La reacción internacional no se ha hecho esperar. Japón tiembla, Europa se descompone en su lentitud estructural, y Corea del Sur se siente traicionada por un aliado que hoy actúa como competidor feroz. Las cartas, que comenzarán a llegar antes del 9 de julio, contienen el mensaje inequívoco de que el tiempo de las negociaciones eternas ha terminado. A partir del 1 de agosto, los países que quieran acceder al mercado estadounidense tendrán que pagar por ello.

En el trasfondo, subyace la convicción de Trump de que la guerra comercial no es una opción, sino una necesidad estratégica.

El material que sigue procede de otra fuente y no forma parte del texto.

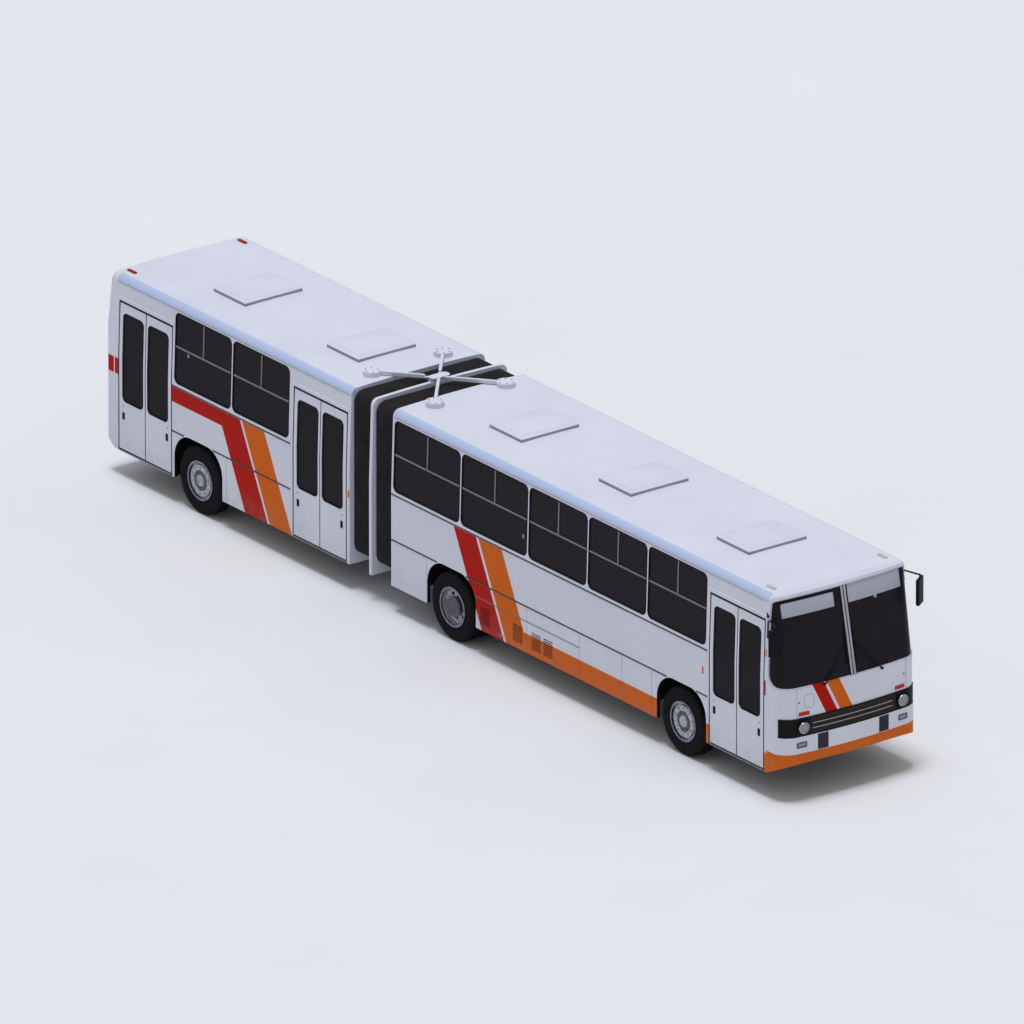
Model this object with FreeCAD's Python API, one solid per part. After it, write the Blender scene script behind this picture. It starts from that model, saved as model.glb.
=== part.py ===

Tras la aprobación del One Big Beautiful Bill, la gran reforma fiscal que redujo drásticamente los impuestos internos, el agujero presupuestario exigió una fuente alternativa de ingresos. Esa fuente, según su visión, será el comercio internacional. No se trata de una cruzada ideológica, sino de una operación quirúrgica de recaudación.

El gesto de lanzar estas cartas precisamente en el día nacional es tan elocuente como provocador. Trump se presenta como el defensor del consumidor estadounidense, del trabajador que quiere gastar sin preocuparse por la inflación, del empresario que necesita estabilidad fiscal. Y para garantizar esa promesa, ha decidido que otros paguen la factura.

Mientras tanto, en el tablero global, Alemania emerge como el nuevo gigante exportador, superando incluso a Japón. Desde el corazón industrial de Europa, Berlín observa con cautela una medida que podría reconfigurar los equilibrios comerciales internacionales. La pregunta ya no es si habrá guerra comercial, sino cuál será su escala, su duración y sus consecuencias.

En definitiva, lo que hoy presenciamos no es un gesto aislado, sino el inicio de una ofensiva económica que redefine las reglas del comercio global. Y como siempre en estas situaciones, los efectos colaterales no se harán esperar.